Um roteiro fiel ao livro
Com a trilha de Max Richter, as interpretações de Lila e Lenu (por Gaia Girace, Margherita Mazzuco, Elisa del Genio e Ludovica Nastia), a fotografia lenta, o roteiro fidelíssimo, a produção da HBO faz com a televisão o que Ferrante também fez com a literatura – traz um olhar delicado para a brutalidade, seja esta a do bairro de Nápoles, com sua misoginia, seja a da própria amizade entre Lila e Elena, com suas convulsões e aquietações num pano de fundo extremamente opressor. A princípio, pode parecer até um determinismo que negligencia a subjetividade.
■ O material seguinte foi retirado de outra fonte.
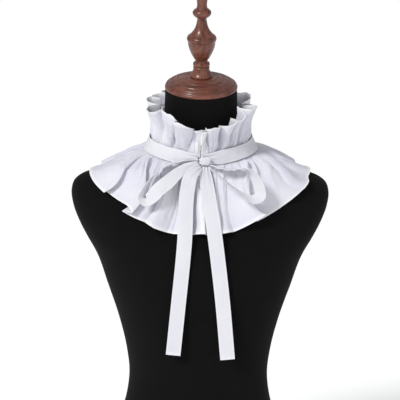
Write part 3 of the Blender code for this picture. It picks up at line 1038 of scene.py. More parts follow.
COTTON = ClothFinish(
    name="cotton_lawn",
    light=(0.76, 0.76, 0.81),
    dim=(0.69, 0.69, 0.78),
    doubled=(0.86, 0.86, 0.885),
    roughness=0.88,
    sheen=0.10,
    thread=0.0007,
    thread_bump=0.25,
    crumple=26.0,
    crumple_bump=0.35,
)
TAFFETA = ClothFinish(
    name="ribbon_taffeta",
    light=(0.74, 0.74, 0.775),
    dim=(0.70, 0.70, 0.755),
    doubled=(0.77, 0.77, 0.81),
    roughness=0.55,
    sheen=0.05,
    thread=0.0006,
    thread_bump=0.15,
    crumple=18.0,
    crumple_bump=0.12,
)


def weave_effect() -> Effect:
    """The effect that both cloths share.

    Returns:
        A group whose colour drifts between two tones and is lighter where the cloth lies double, less so
        along a hem's stitch line, where the mask paints shade, and whose normal carries soft crumples and the
        fine crossing of the threads.
    """
    effect = Effect(
        "woven_cloth",
        {
            "Place": "Vector", "Cloth": "Vector", "Doubled": "Float", "Light": "Color", "Dim": "Color",
            "Doubled Colour": "Color", "Threads": "Float", "Thread Bump": "Float", "Crumples": "Float",
            "Crumple Bump": "Float",
        },
        {"Colour": "Color", "Normal": "Vector"},
    )
    given, node = effect.inputs, effect.node
    place = given["Place"]
    tone = node("ShaderNodeTexNoise", Vector=place, Scale=14.0, Detail=3.0, Roughness=0.55).outputs["Fac"]
    part = node("ShaderNodeMapRange", Value=tone, From_Min=0.35, From_Max=0.62).outputs["Result"]
    drift = node("ShaderNodeMixRGB", Fac=part, Color1=given["Dim"], Color2=given["Light"]).outputs["Color"]
    # The doubled mask lightens turned edges and dips along a hem's stitch line, which paints shade there.
    edge = node("ShaderNodeMixRGB", Fac=given["Doubled"], Color1=drift, Color2=given["Doubled Colour"])
    crumple = node(
        "ShaderNodeTexNoise", Vector=place, Scale=given["Crumples"], Detail=4.0, Roughness=0.5, Distortion=0.4
    ).outputs["Fac"]
    soft = node("ShaderNodeBump", Strength=given["Crumple Bump"], Distance=0.004, Height=crumple)
    both = node("ShaderNodeMath", operation="MULTIPLY")
    for number, way in enumerate("XY"):
        wave = node("ShaderNodeTexWave", bands_direction=way, Vector=given["Cloth"], Scale=given["Threads"])
        effect.tree.links.new(wave.outputs["Fac"], both.inputs[number])
    fine = node(
        "ShaderNodeBump",
        Strength=given["Thread Bump"],
        Distance=0.0002,
        Height=both.outputs["Value"],
        Normal=soft.outputs["Normal"],
    )
    effect.give(Colour=edge.outputs["Color"], Normal=fine.outputs["Normal"])
    return effect


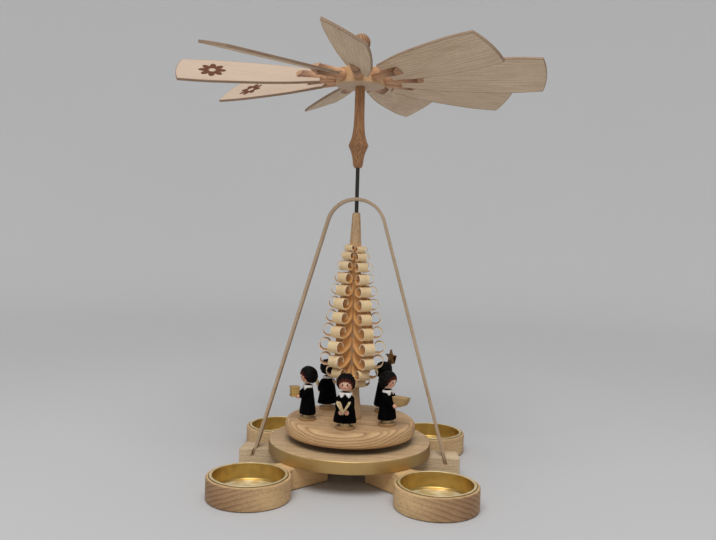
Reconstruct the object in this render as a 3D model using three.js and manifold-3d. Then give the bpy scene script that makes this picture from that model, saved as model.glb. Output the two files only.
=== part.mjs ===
// A tea-light pyramid: warm air from four candles turns a bladed wheel, and with it a rod, a turntable,
// five carol singers and a tree of curled shavings. Millimetres, +Z up, the spin axis is Z, and the
// stand's underside lies at Z = 0. The bar and the arch lie along X, and the front is -Y.
import * as THREE from "three";
import { mergeVertices } from "three/addons/utils/BufferGeometryUtils.js";
import Module from "manifold-3d";

const wasm = await Module();
wasm.setup();

// Gap between a piece and what it sits in or turns in.
const clearance = 0.3;

// Stand: one bar, and four arms that each carry a cup for a tea light.
const standHeight = 13;
const barLength = 138.4;
const barWidth = 17;
const barCornerRadius = 2.5;
const armBearing = 42.7;
const armWidth = 13.5;
const armInnerEnd = 24;
const armFillet = 8;
const cupDistance = 77.8;
const cupRadius = 24;
const linerBore = 41;
const linerWall = 0.5;
const linerDepth = 9.8;
const linerFlange = 1;

// Base disc on the stand, with the pivot bearing in its middle.
const discRadius = 50.8;
const discThickness = 7.9;
const discEdge = 0.8;
const bearingRadius = 4;
const bearingDepth = 6;
const bearingFloor = 1.6;

// Arch: one bent strip, its feet in slots across the bar.
const archThickness = 2;
const archWidth = 8;
const archTop = 172.5;
const crownRadius = 18.2;
const archFootSpan = 121;
const footSlotDepth = 4.4;

// Rotor: a steel rod that carries the turntable and the tree.
const rodRadius = 1.2;
const rodInWheel = 30;
const turntableRadius = 40.8;
const turntableThickness = 9.9;
const turntableLift = 3.3;
const turntableEdge = 3.6;

// Tree of curled shavings on a tapered trunk.
const trunkFootRadius = 7;
const trunkCoreRadius = 4.9;
const trunkTaper = 3.6;
const trunkTopRadius = 2.4;
const trunkHeight = 129;
const curlColumns = 6;
const curlTiers = 12;
const lowestCurl = 23.6;
const highestCurl = 106.6;
const treeRadius = 20.8;
const treeTopRadius = 7;
const treeSkirtRadius = 11;
const treeWidestShare = 0.27;
const topCurlShare = 0.46;
const skirtCurlShare = 0.6;
const curlGap = 0.8;
const curlWidth = 7;
const curlSweep = 268;
const curlTightening = 0.2;
const curlFullSize = 9;
const curlSteps = 7;
const rootRise = 0.75;
const rootDepth = 1.2;
const droopReach = 0.35;
const droopDepth = 0.2;
const shavingThickness = 0.5;

// Carol singers, standing on the turntable and facing outwards.
const singerRadius = 27.8;
const footRadius = 5.4;
const footThickness = 1.6;
const legRadius = 2.6;
const legHeight = 2.2;
const robeHeight = 18.6;
const hemHalfWidth = 6.7;
const shoulderHalfWidth = 3.9;
const robeFlatness = 0.72;
const headRadius = 4.9;
const handRadius = 1.5;
const handReach = 1.3;
const sleeveRadius = 1.9;
const wristRadius = 1.1;
const hairRadius = 5.5;
const hairTilt = 40;
const hairLift = 0.2;
const pageLength = 4.1;
const pageRise = 6.8;
const pageDepth = 4;
const pageThickness = 0.9;
const bowRadius = 4.8;
const bowHeight = 5.7;
const bowWidth = 6.2;
const bowNearest = 1.8;
const lanternWidth = 5.2;
const lanternDepth = 5;
const lanternHeight = 5.4;
const lanternRim = 0.4;
const lanternPlate = 0.8;
const starRadius = 5.2;
const starNookShare = 0.42;
const starThickness = 1.4;
const starLift = 12;
const stickRadius = 0.7;

// Wheel: a turned spindle, a hub, and blades in slotted dowels.
const wheelAboveArch = 18.3;
const spindleHeight = 50.2;
const spindleRadius = 3.05;
const beadRadius = 6.2;
const beadHeight = 13.9;
const spindleTipRadius = 2.3;
const hubRadius = 15.3;
const hubThickness = 10;
const hubPegRadius = 2.4;
const finialBall = 5.6;
const finialNeck = 2.3;
const finialHeight = 22.4;
const holderRadius = 3.3;
const holderEnd = 39.5;
const tenonRadius = 2;
const tenonLength = 6.8;
const bladeStart = 25;
const bladeTip = 112.2;
const bladeRootWidth = 15;
const bladeMidWidth = 23.4;
const bladeWidest = 27.4;
const bladeTipWidth = 26;
const bladeTipBulge = 2.2;
const bladeThickness = 1.6;
const firstBlade = 29;
// The pitch of each blade, as its owner has turned it, starting at the back right and going left.
const bladePitch = [32.6, 27.6, 20.5, 35.5, 37.2, 13.3, 28.5, 25.1, 34];

// Colours, each with its roughness and metalness.
const colours = {
  maple: [0xd9b98c, 0.6, 0],
  turned: [0xb98555, 0.55, 0],
  shaving: [0xe6c58f, 0.65, 0],
  brass: [0xb89a3e, 0.3, 1],
  steel: [0x2a2826, 0.35, 1],
  black: [0x0a0a0d, 0.5, 0],
  skin: [0xd9a383, 0.6, 0],
  gold: [0xb08a34, 0.35, 1],
};

// Heights that follow from the sizes above.
const discTop = standHeight + discThickness;
const tableBottom = discTop + turntableLift;
const tableTop = tableBottom + turntableThickness;
const bearingBottom = discTop - bearingDepth;
const rodBottom = bearingBottom + bearingFloor + clearance;
const spindleBottom = archTop + wheelAboveArch;
const rodTop = spindleBottom + rodInWheel;
const hubBottom = spindleBottom + spindleHeight;
const hubTop = hubBottom + hubThickness;
const bladeHeight = hubBottom + hubThickness / 2;
const linerRadius = linerBore / 2 + linerWall;
const wellRadius = linerRadius + clearance;
const wellDepth = linerDepth + clearance;
const rodHole = rodRadius + clearance;
const robeBottom = footThickness + legHeight;
const robeTop = robeBottom + robeHeight;
const headCentre = robeTop + headRadius;

function radians(degrees) {
  return (degrees * Math.PI) / 180;
}

function degrees(angle) {
  return (angle * 180) / Math.PI;
}

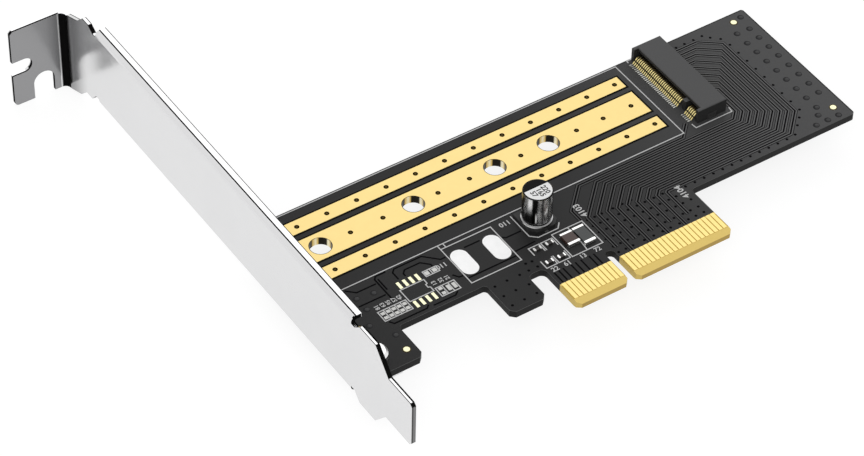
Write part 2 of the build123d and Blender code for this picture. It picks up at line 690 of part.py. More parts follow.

No entanto, o olhar sutil e cirúrgico de Elena (Grego ou Ferrante), que se intermedeia também o olhar incendiário de Lila, para aquela realidade visceral das famílias napolitanas, e principalmente das relações de poder, traz uma compreensão que, apesar de bem-localizada, não despreza seu caráter ímpar.
Contra as violências de gênero
Como meninas que parecem estar fadadas a viverem como suas mães, como donas de casa violentada pelos maridos e pelas circunstâncias, Lila e Lenu decidem transgredir nas suas possibilidades. Lila, na família – Lenu, nos estudos. A série, talvez por trazer a autoria de Ferrante, traduz o mesmo ritmo e a mesma peculiaridade narrativa da madura Elena Greco – talvez arrastado e denso demais para a televisão, mas que alcança profundamente os leitores dos romances e pode interessar aqueles que ainda não os leram. Apesar da violência contra o gênero feminino na sua forma mais explícita, da qual ainda vivenciamos (infelizmente, não tanto como resíduos) nesse século XXI, a amizade entre Lenu e Lila transforma-se numa bela e complexa forma de resiliência no cenário em que se encontram. Ao final, a amiga genial torna-se um adjetivo que cambia entre as duas mulheres, não uma definição estrita de uma delas. A grande capacidade mentais dos geniais e geniosos pode causar terremotos, como os de Lila, mas também pode ressignificar o mundo e sua violência pelos detalhes silenciosos, como faz Elena – Greco ou Ferrante.